## TASK PROMPT
Report, word for word, every line of the material that contains "joints".

## DATASET SECTION
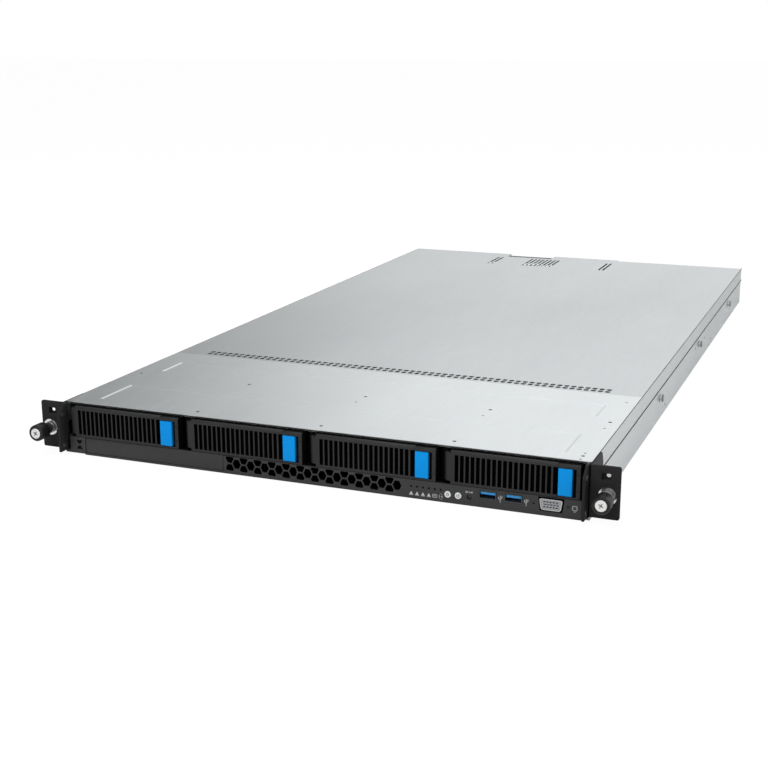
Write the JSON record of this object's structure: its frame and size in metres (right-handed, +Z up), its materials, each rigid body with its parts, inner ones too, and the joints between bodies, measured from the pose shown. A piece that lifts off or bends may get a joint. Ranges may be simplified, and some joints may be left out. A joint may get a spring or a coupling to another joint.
{
  "type": "rack server",
  "caption": "Low rack server: steel case with two-part lid, black rack ears with thumbscrews, front drive trays with swing levers, fans, boards, rear supplies.",
  "frame": {"origin": "middle of the case's underside, halfway along and across the case", "axes": "+X towards the right of the front, +Y from front to rear, +Z up out of the lid"},
  "size_m": [0.4826, 0.8827, 0.043],
  "materials": {
    "case_steel": "galvanised steel sheet, satin",
    "ear_steel": "black paint, satin, bright at the edges",
    "collar_metal": "nickel plated, bright",
    "thumbscrew_metal": "black knurled grip over a steel core",
    "bezel_plastic": "fine matte",
    "front_black": "black paint, fine matte",
    "tray_metal": "dark satin",
    "lever_plastic": "fine matte",
    "latch_blue": "satin, coloured through",
    "drive_metal": "cast and machined",
    "socket_plastic": "fine matte grey",
    "shell_metal": "tin plated, bright",
    "socket_shell": "tin plated, dull",
    "tongue_plastic": "smooth",
    "circuit_board": "solder mask over glass fibre",
    "button_plastic": "smooth",
    "fan_plastic": "moulded, fine matte",
    "sink_metal": "plain",
    "supply_metal": "satin sheet over its parts",
    "latch_green": "moulded"
  },
  "bodies": {
    "case": {"chassis_base": "case_steel", "front_cover": "case_steel", "rear_wall": "case_steel", "psu_cage": "case_steel", "left_ear": "ear_steel", "right_ear": "ear_steel", "screw_collars": "collar_metal", "drive_cage": "case_steel", "end_block": "bezel_plastic", "blank_plate": "bezel_plastic", "left_grille": "front_black", "io_panel": "front_black", "vga_socket": "socket_plastic", "usb_shells": "socket_shell", "usb_tongues": "tongue_plastic", "front_board": "circuit_board", "drive_backplane": "circuit_board", "fan_cage": "case_steel", "fan_frames": "fan_plastic", "motherboard": "circuit_board", "memory_modules": "circuit_board", "heat_sinks": "sink_metal", "riser_card": "circuit_board", "slot_covers": "case_steel", "rear_ports": "shell_metal"},
    "lid": {"rear_lid": "case_steel"},
    "left_screw": {"left_thumbscrew": "thumbscrew_metal"},
    "right_screw": {"right_thumbscrew": "thumbscrew_metal"},
    "tray_1": {"drive_tray_1": "tray_metal", "hard_drive_1": "drive_metal"},
    "lever_1": {"tray_lever_1": "lever_plastic"},
    "latch_1": {"drive_latch_1": "latch_blue"},
    "tray_2": {"drive_tray_2": "tray_metal", "hard_drive_2": "drive_metal"},
    "lever_2": {"tray_lever_2": "lever_plastic"},
    "latch_2": {"drive_latch_2": "latch_blue"},
    "tray_3": {"drive_tray_3": "tray_metal", "hard_drive_3": "drive_metal"},
    "lever_3": {"tray_lever_3": "lever_plastic"},
    "latch_3": {"drive_latch_3": "latch_blue"},
    "tray_4": {"drive_tray_4": "tray_metal", "hard_drive_4": "drive_metal"},
    "lever_4": {"tray_lever_4": "lever_plastic"},
    "latch_4": {"drive_latch_4": "latch_blue"},
    "power_key": {"power_button": "button_plastic"},
    "locate_key": {"locate_button": "button_plastic"},
    "reset_key": {"reset_button": "bezel_plastic"},
    "rotor_1": {"fan_rotor_1": "fan_plastic"},
    "rotor_2": {"fan_rotor_2": "fan_plastic"},
    "rotor_3": {"fan_rotor_3": "fan_plastic"},
    "rotor_4": {"fan_rotor_4": "fan_plastic"},
    "rotor_5": {"fan_rotor_5": "fan_plastic"},
    "rotor_6": {"fan_rotor_6": "fan_plastic"},
    "rotor_7": {"fan_rotor_7": "fan_plastic"},
    "supply_1": {"power_supply_1": "supply_metal"},
    "supply_latch_1": {"psu_latch_1": "latch_green"},
    "supply_rotor_1": {"psu_rotor_1": "fan_plastic"},
    "supply_2": {"power_supply_2": "supply_metal"},
    "supply_latch_2": {"psu_latch_2": "latch_green"},
    "supply_rotor_2": {"psu_rotor_2": "fan_plastic"}
  },
  "joints": [
    {"name": "lid_lift", "type": "slide", "parent": "case", "child": "lid", "axis": [0, 0, 1], "range_m": [0, 0.08]},
    {"name": "left_screw_turn", "type": "hinge", "parent": "case", "child": "left_screw", "pos_m": [-0.23255, -0.42925, 0.0209], "axis": [0, 1, 0], "continuous": true},
    {"name": "right_screw_turn", "type": "hinge", "parent": "case", "child": "right_screw", "pos_m": [0.23255, -0.42925, 0.0209], "axis": [0, 1, 0], "continuous": true},
    {"name": "tray_1_slide", "type": "slide", "parent": "case", "child": "tray_1", "axis": [0, -1, 0], "range_m": [0, 0.17]},
    {"name": "lever_1_swing", "type": "hinge", "parent": "tray_1", "child": "lever_1", "pos_m": [-0.2083, -0.41685, 0.02815], "axis": [0, 0, -1], "range_deg": [0, 55]},
    {"name": "latch_1_slide", "type": "slide", "parent": "tray_1", "child": "latch_1", "axis": [1, 0, 0], "range_m": [0, 0.0013], "stiffness_N_per_m": 300},
    {"name": "tray_2_slide", "type": "slide", "parent": "case", "child": "tray_2", "axis": [0, -1, 0], "range_m": [0, 0.17]},
    {"name": "lever_2_swing", "type": "hinge", "parent": "tray_2", "child": "lever_2", "pos_m": [-0.1001, -0.41685, 0.02815], "axis": [0, 0, -1], "range_deg": [0, 55]},
    {"name": "latch_2_slide", "type": "slide", "parent": "tray_2", "child": "latch_2", "axis": [1, 0, 0], "range_m": [0, 0.0013], "stiffness_N_per_m": 300},
    {"name": "tray_3_slide", "type": "slide", "parent": "case", "child": "tray_3", "axis": [0, -1, 0], "range_m": [0, 0.17]},
    {"name": "lever_3_swing", "type": "hinge", "parent": "tray_3", "child": "lever_3", "pos_m": [0.0081, -0.41685, 0.02815], "axis": [0, 0, -1], "range_deg": [0, 55]},
    {"name": "latch_3_slide", "type": "slide", "parent": "tray_3", "child": "latch_3", "axis": [1, 0, 0], "range_m": [0, 0.0013], "stiffness_N_per_m": 300},
    {"name": "tray_4_slide", "type": "slide", "parent": "case", "child": "tray_4", "axis": [0, -1, 0], "range_m": [0, 0.17]},
    {"name": "lever_4_swing", "type": "hinge", "parent": "tray_4", "child": "lever_4", "pos_m": [0.1163, -0.41685, 0.02815], "axis": [0, 0, -1], "range_deg": [0, 55]},
    {"name": "latch_4_slide", "type": "slide", "parent": "tray_4", "child": "latch_4", "axis": [1, 0, 0], "range_m": [0, 0.0013], "stiffness_N_per_m": 300},
    {"name": "power_press", "type": "slide", "parent": "case", "child": "power_key", "axis": [0, 1, 0], "range_m": [0, 0.0008], "stiffness_N_per_m": 300},
    {"name": "locate_press", "type": "slide", "parent": "case", "child": "locate_key", "axis": [0, 1, 0], "range_m": [0, 0.0008], "stiffness_N_per_m": 300},
    {"name": "reset_press", "type": "slide", "parent": "case", "child": "reset_key", "axis": [0, 1, 0], "range_m": [0, 0.0008], "stiffness_N_per_m": 300},
    {"name": "rotor_1_spin", "type": "hinge", "parent": "case", "child": "rotor_1", "pos_m": [-0.18, -0.20375, 0.0217], "axis": [0, 1, 0], "continuous": true},
    {"name": "rotor_2_spin", "type": "hinge", "parent": "case", "child": "rotor_2", "pos_m": [-0.12, -0.20375, 0.0217], "axis": [0, 1, 0], "continuous": true},
    {"name": "rotor_3_spin", "type": "hinge", "parent": "case", "child": "rotor_3", "pos_m": [-0.06, -0.20375, 0.0217], "axis": [0, 1, 0], "continuous": true},
    {"name": "rotor_4_spin", "type": "hinge", "parent": "case", "child": "rotor_4", "pos_m": [0, -0.20375, 0.0217], "axis": [0, 1, 0], "continuous": true},
    {"name": "rotor_5_spin", "type": "hinge", "parent": "case", "child": "rotor_5", "pos_m": [0.06, -0.20375, 0.0217], "axis": [0, 1, 0], "continuous": true},
    {"name": "rotor_6_spin", "type": "hinge", "parent": "case", "child": "rotor_6", "pos_m": [0.12, -0.20375, 0.0217], "axis": [0, 1, 0], "continuous": true},
    {"name": "rotor_7_spin", "type": "hinge", "parent": "case", "child": "rotor_7", "pos_m": [0.18, -0.20375, 0.0217], "axis": [0, 1, 0], "continuous": true},
    {"name": "supply_1_slide", "type": "slide", "parent": "case", "child": "supply_1", "axis": [0, 1, 0], "range_m": [0, 0.19]},
    {"name": "supply_latch_1_press", "type": "hinge", "parent": "supply_1", "child": "supply_latch_1", "pos_m": [0.1206, 0.40565, 0.0125], "axis": [0, 0, 1], "range_deg": [0, 9], "stiffness_Nm_per_rad": 0.2},
    {"name": "supply_rotor_1_spin", "type": "hinge", "parent": "supply_1", "child": "supply_rotor_1", "pos_m": [0.0874, 0.40375, 0.021], "axis": [0, 1, 0], "continuous": true},
    {"name": "supply_2_slide", "type": "slide", "parent": "case", "child": "supply_2", "axis": [0, 1, 0], "range_m": [0, 0.19]},
    {"name": "supply_latch_2_press", "type": "hinge", "parent": "supply_2", "child": "supply_latch_2", "pos_m": [0.1971, 0.40565, 0.0125], "axis": [0, 0, 1], "range_deg": [0, 9], "stiffness_Nm_per_rad": 0.2},
    {"name": "supply_rotor_2_spin", "type": "hinge", "parent": "supply_2", "child": "supply_rotor_2", "pos_m": [0.1639, 0.40375, 0.021], "axis": [0, 1, 0], "continuous": true}
  ]
}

## EXPECTED ANSWER
Write the JSON record of this object's structure: its frame and size in metres (right-handed, +Z up), its materials, each rigid body with its parts, inner ones too, and the joints between bodies, measured from the pose shown. A piece that lifts off or bends may get a joint. Ranges may be simplified, and some joints may be left out. A joint may get a spring or a coupling to another joint.
  "joints": [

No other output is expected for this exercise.